Hacker News new | past | comments | ask | show | jobs | submit login
NASA knows what knocked Voyager 1 offline, but it will take a while to fix (arstechnica.com)
90 points by ljoshua 3 months ago | hide | past | favorite | 82 comments



The next time you're having a frustrating debugging session, comfort yourself with the knowledge that you're not debugging a hardware issue on a computer built 50 years ago where it takes 45 hours to produce the output of every single command, and where failure means the loss of one of humanity's most important scientific relics.


only slightly more frustrating that using console.log before IE 9. In those versions, if you called console.log and the console was not enabled (F12), the statement who primary purpose was to debug code, would itself cause an error.

> Please note that in IE, unlike in Firefox, if the developer tools are not active, window.console is undefined and calling console.log() will break. Always protect your calls with window.console && console.log('stuff');

https://stackoverflow.com/questions/2656730/how-can-i-use-co...


I don’t know about their process, but if I was in charge of such work, I would create a replica system to mimic the response without the wait, and the risks, it might not eliminate all of them, but definitely will minimize them.


There are replicas but there may also be differences because of the large amount of human effort required to build one. I saw a replica complete with wire-wrapping over a decade ago. This technology looks very foreign to any recent computer engineer.
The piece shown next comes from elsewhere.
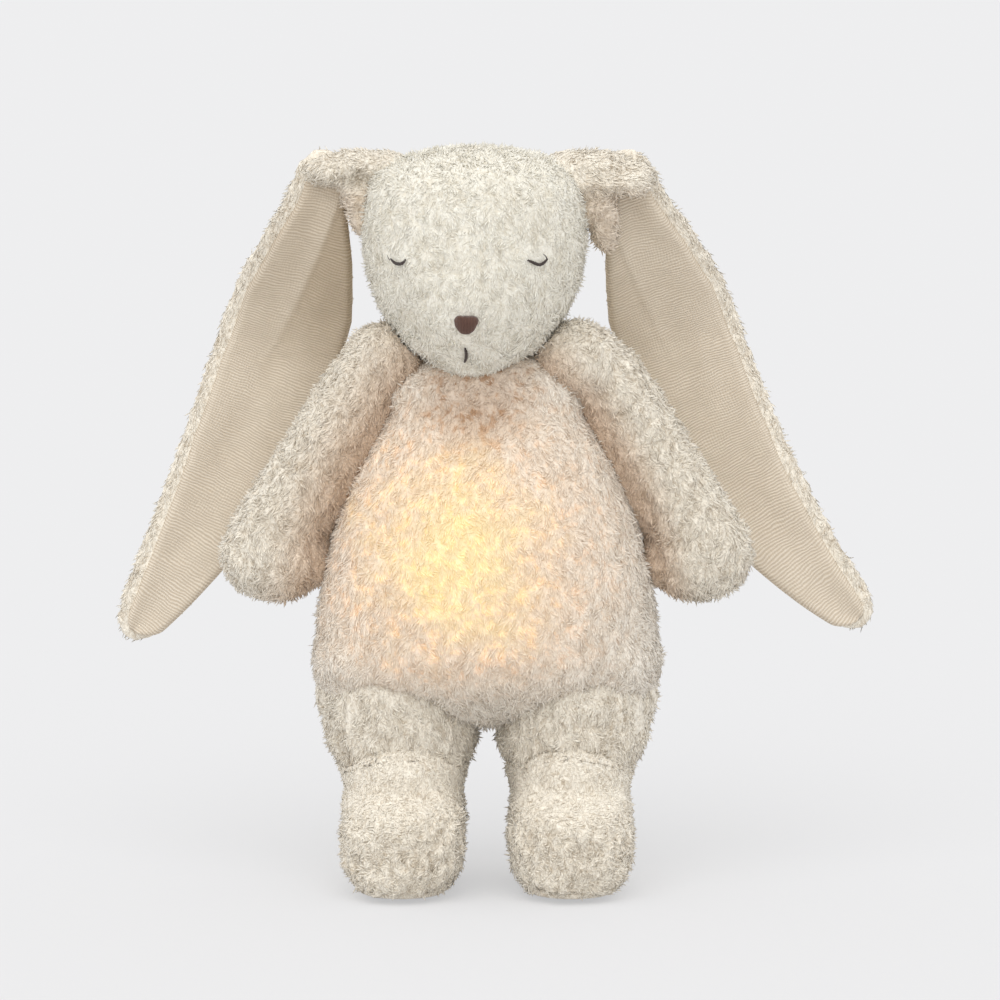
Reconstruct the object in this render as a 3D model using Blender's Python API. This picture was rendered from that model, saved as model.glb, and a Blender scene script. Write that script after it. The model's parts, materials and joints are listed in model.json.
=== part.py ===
# Stuffed rabbit night light, standing on its feet, with a lamp in a pocket of the belly.
# Metres, +Z up. The toy faces -Y. Left and right are as seen from the front, so left is -X.

import math

import bmesh
import bpy
from mathutils import Matrix, Vector
from mathutils.bvhtree import BVHTree

SIDES = (("left", -1), ("right", 1))

# Gaps and overruns
SEAM_GAP = 0.0003
FIT_GAP = 0.0005
CUT_OVERRUN = 0.030

# Torso
TORSO_HALF_WIDTH = 0.0720
TORSO_HALF_DEPTH = 0.0490
TORSO_BASE_Z = 0.0660
NECK_Z = 0.2140
BELLY_FORWARD = 0.0030
TORSO_WIDTH_SHARES = (
    (0.00, 0.96), (0.10, 0.995), (0.21, 1.00), (0.33, 0.985), (0.47, 0.935),
    (0.64, 0.835), (0.78, 0.70), (0.89, 0.57), (1.00, 0.42),
)
TORSO_DEPTH_SHARES = (
    (0.00, 0.93), (0.10, 0.98), (0.21, 1.00), (0.33, 1.00), (0.47, 0.965),
    (0.64, 0.88), (0.78, 0.76), (0.89, 0.64), (1.00, 0.53),
)
TORSO_BASE_ROUND_SHARE = 0.16
TORSO_RINGS = 17
TORSO_SIDES = 44

# Head
HEAD_HALF_WIDTH = 0.0467
HEAD_HALF_DEPTH = 0.0440
HEAD_HEIGHT = 0.0950
HEAD_OFFSET_X = -0.0050
HEAD_WIDTH_SHARES = (
    (0.00, 0.43), (0.11, 0.60), (0.286, 0.83), (0.377, 0.915), (0.466, 0.962),
    (0.60, 1.00), (0.78, 0.97), (0.91, 0.90), (1.00, 0.80),
)
HEAD_DEPTH_SHARES = (
    (0.00, 0.46), (0.11, 0.70), (0.286, 0.90), (0.377, 0.95), (0.466, 0.985),
    (0.60, 1.00), (0.78, 0.95), (0.91, 0.85), (1.00, 0.72),
)
HEAD_CROWN_ROUND_SHARE = 0.14
HEAD_RINGS = 16
HEAD_SIDES = 36
MUZZLE_RISE = 0.0055
MUZZLE_HALF_WIDTH = 0.0220
MUZZLE_HALF_HEIGHT = 0.0200
MUZZLE_ABOVE_NECK = 0.0260

# Embroidery on the face
EYE_HALF_SPAN = 0.0298
EYE_HALF_WIDTH = 0.0048
EYE_DROP = 0.0042
EYE_ABOVE_NECK = 0.0550
THREAD_RADIUS = 0.0008
THREAD_SIDES = 6
EYE_POINTS = 9
NOSE_HALF_WIDTH = 0.0050
NOSE_HALF_HEIGHT = 0.0037
NOSE_RISE = 0.0012
NOSE_ABOVE_NECK = 0.0272
NOSE_TAPER_SHARE = 0.42
NOSE_RING_SHARES = ((0.0, 0), (0.6, 0), (1.0, 0), (0.94, 0.5), (0.7, 0.85), (0.35, 1), (0.0, 1))
FACE_TURN_X = -0.0040
MOUTH_ABOVE_NECK = 0.0190
MOUTH_HEIGHT = 0.0065
MOUTH_SLANT = 0.0010
MOUTH_POINTS = 5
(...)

As such, the more practical approach is to write software that can validate most commands you would send. I wonder what level of emulation they have achieved (if any) on modern hardware.


Replicating the bits of hardware destroyed by radiation in the correct place and to the correct degree may be bit tricky.


[flagged]


From the Guidelines[0]:

“Be kind. Don't be snarky. Converse curiously;”

[0] https://news.ycombinator.com/newsguidelines.html


No need to be harsh


I disagree. There is a pressing need to stamp out the sort of thinking prevalent in GP’s post where armchair quarterbacks post on the internet about how they would solve something when simply reading the article would tell you that the armchair quarterback’s second down pass from the one yard line is a Super Bowl loser.

Read the article.


It’s an internet message board. You can turn it off and walk away. There are no pressing needs. Take a series of deep breaths and relax your shoulders.


It’s rhetoric man. Have a brew and take your own advice before replying to my posts.


When has telling someone "calm down" ever made them calm down?


People often say stuff like this and it's usually somewhat nebulous but... yeah. You're right.

I honestly can't think of a more difficult debugging scenario.


I wonder how many people have to carefully analyze and sign off on every command and update that is sent to the probe?


Probably less than you would imagine. Only so many people are qualified to be able to scrutinize anything for these probes. It’s likely that whatever small team is doing this debugging has the capability within the group to sign off.


So they're saying that one memory chip in the FDS has failed, representing 3% of the FDS's memory.

The FDS memory seems to be CMOS, which was apparently novel at the time of launch[0]. I suppose that means it's static RAM. I have a notion that at least some CMOS SRAM came in 8-bit wide chips, storing 1-4 Kb. So that would imply total RAM of between 20Kb and 80Kb. I haven't managed to track down many definite numbers or facts.

It's programmed in FORTRAN77; it's a very long time since I was adjacent to FORTRAN, but as I recall, all variables were global. I'm sure it's tricky to write code that works even if there's a hole in physical memory; but I guess the absence of heaps and caches must help a lot.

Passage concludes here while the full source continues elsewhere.